The Rogues is a group of supervillains from the comic book superhero the Flash, currently led by Captain Cold and including the Mirror Master, Heat Wave, the Golden Glider, the Weather Wizard, the Trickster, the Pied Piper, the Top, and Captain Boomerang. This loose criminal association refer to themselves as the "Rogues", disdaining the use of the term "supervillain" or "supercriminal".

Fictional team history
The Rogues, compared to similar collections of supervillains in the DC Universe, are an unusually social group, maintaining a code of conduct as well as high standards for acceptance. No Rogue may inherit another Rogue's identity (a "legacy" villain, for example) while the original still lives. Also, simply acquiring a former Rogue's costume, gear, or abilities is not sufficient to become a Rogue, even if the previous Rogue is already dead. They do not kill anyone unless it is absolutely necessary. Additionally, the Rogues refrain from drug usage.

Although they tend to lack the wider name recognition of the villains who oppose Batman and Superman, the enemies of the Flash form a distinctive rogues gallery through their unique blend of colorful costumes, diverse powers, and unusual abilities. They lack any one defining element or theme between them, and have no significant ambitions in their criminal enterprises beyond relatively petty robberies.

The New 52: The Flash and Forever Evil (2011–2016)
The Rogues are referenced by Barry Allen to have previously been defeated by him and disbanded. Known members (so far) have been the Golden Glider, the Weather Wizard, Heat Wave, and the Mirror Master.

The Rogues appeared in The Flash (vol. 4) Annual #1 in a war against Captain Cold, the Flash, and the Pied Piper. Confirmed Rogues include the Golden Glider (Lisa Snart) as the current leader, the Weather Wizard (Marco Mardon), the Trickster (Axel Walker), Heat Wave (Mick Rory), and the Mirror Master (Sam Scudder).
 
A year prior, Captain Cold, Heat Wave, the Mirror Master (Sam Scudder again), and the Weather Wizard underwent a procedure at an unknown facility that would merge them with their weapons, giving them superpowers.

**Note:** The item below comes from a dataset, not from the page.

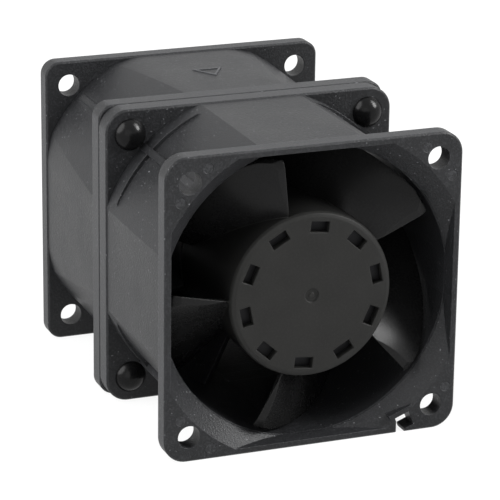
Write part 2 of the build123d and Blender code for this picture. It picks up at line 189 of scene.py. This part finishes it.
class Finish(Nodes):
    """A new material for pieces of the fan."""

    def __init__(self, name):
        super().__init__(bpy.data.materials.new(name))
        self.place = self.add("ShaderNodeTexCoord", output="Object")

    def noise(self, scale, detail=2.0, place=None):
        """Soft noise round 0.5."""
        values = {"Vector": place or self.place, "Scale": scale, "Detail": detail}
        return self.add("ShaderNodeTexNoise", None, values)

    def stretched(self, scale):
        """Object coordinates scaled on each axis."""
        return self.add("ShaderNodeMapping", None, {"Vector": self.place, "Scale": scale})

    def blend(self, factor, first, second):
        """A colour between two others."""
        values = {0: factor, 6: first, 7: second}
        return self.add("ShaderNodeMix", {"data_type": "RGBA"}, values, output=2)

    def bump(self, height, depth, strength, normal):
        """The normal that a fine relief gives."""
        values = {"Height": height, "Distance": depth, "Strength": strength, "Normal": normal}
        return self.add("ShaderNodeBump", None, values)

    def soft_edges(self, radius):
        """The surface normal, rounded off within this distance of each edge."""
        return self.add("ShaderNodeBevel", {"samples": 6}, {"Radius": radius})

    def wear_and_edge_highlight(self, soft_normal):
        """1 along the edges that the soft normal rounds off. The finishes paint these edges paler,
        as rubbing and as a painted edge highlight.
        """
        flat_normal = self.add("ShaderNodeNewGeometry", output="Normal")
        settings = {"operation": "DOT_PRODUCT"}
        agreement = self.add(
            "ShaderNodeVectorMath", settings, (soft_normal, flat_normal), output="Value"
        )
        return (1 - agreement).step(0.01, 0.2)

    def along(self, axis):
        """The place along one axis."""
        return self.add("ShaderNodeSeparateXYZ", None, {"Vector": self.place}, output=axis)

    def outer_rim(self, reach):
        """1 on the flanges' outermost sides, which lie at least this far out."""
        side, top = (self.along(axis).size() for axis in ("X", "Z"))
        return side.greater(top).step(reach - 0.1 * MM, reach)

    def distance(self, point, flatten):
        """How far the surface lies from a point, with the axes given 0 left out."""
        flat = self.stretched(flatten)
        settings = {"operation": "DISTANCE"}
        return self.add("ShaderNodeVectorMath", settings, (flat, point), output="Value")

    def finish(self, **values):
        """The Principled shader, by socket name with _ for a space."""
        named = {key.replace("_", " "): value for key, value in values.items()}
        shader = self.add("ShaderNodeBsdfPrincipled", None, named)
        self.add("ShaderNodeOutputMaterial", None, {"Surface": shader})
        return self.owner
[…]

The procedure went awry and exploded. Cold's sister Lisa, who was also at the facility, was caught in the explosion. The five were given superpowers, but each in a twisted manner. Heat Wave gained pyrokinesis, but at the cost of his body being burned; the Weather Wizard becomes emotionally tied to his weather wand, causing constant depression; Lisa becomes an astral projection of herself; and Sam would be forever trapped in the Mirror World. The Rogues blamed Cold for this and turned against him. However, they are forced to team up with the Flash, Cold, and the Pied Piper when Gorilla Grodd invaded Central City. As of Forever Evil, they seem to be working together again.

Silver Age Flash enemies
The enemies of the Flash started to use the name the Rogues during the Silver Age of Comics. Originally, the Rogues were just the Flash's enemies teaming together after they were all broken out of jail by another Flash foe, the super-intelligent gorilla Gorilla Grodd, to distract the Flash during Grodd's latest attempt at world conquest. After their defeat by the Flash, they formed a lasting group, and usually a Rogue will never commit a crime by himself. The Silver Age Flash enemies who became Rogues were Captain Cold, the Mirror Master, Heat Wave, the Weather Wizard, the Trickster, the Pied Piper, the Top, Captain Boomerang, the Golden Glider and later, the Rainbow Raider. These villains battled the second Flash (Barry Allen), and the third and fourth Flashes after Allen's death.

In chronological order (with issue and date of first appearance):

Modern Age Flash enemies
In the Modern Age, the graphic novel The Flash: Iron Heights introduced new characters, many of whom would later become a new band of Rogues under the leadership of the crimelord Blacksmith. Some writers revamped classic Rogues, reinventing them through stories such as Underworld Unleashed, the Rogue War, or solo stories, while others reinvented a Rogue through new characters inheriting the identities. While criminals, the Rogues have been shown to have certain codes of honor about their behavior (such as refusing to kill women or children) and have even stated that they will not kill speedsters.

Blacksmith's Rogues

Related teams

The New Rogues
The New Rogues is a gang that was formed by the Penguin during the "Gotham Underground" storyline where they have similar weaponry as the Rogues. The group consists of Chill, the Mirror Man (who has no connection to the Batman villain of the same name), Mr. Magic, and the Weather Witch, with Dick Grayson in his alias of Freddie Dinardo operating as Burn.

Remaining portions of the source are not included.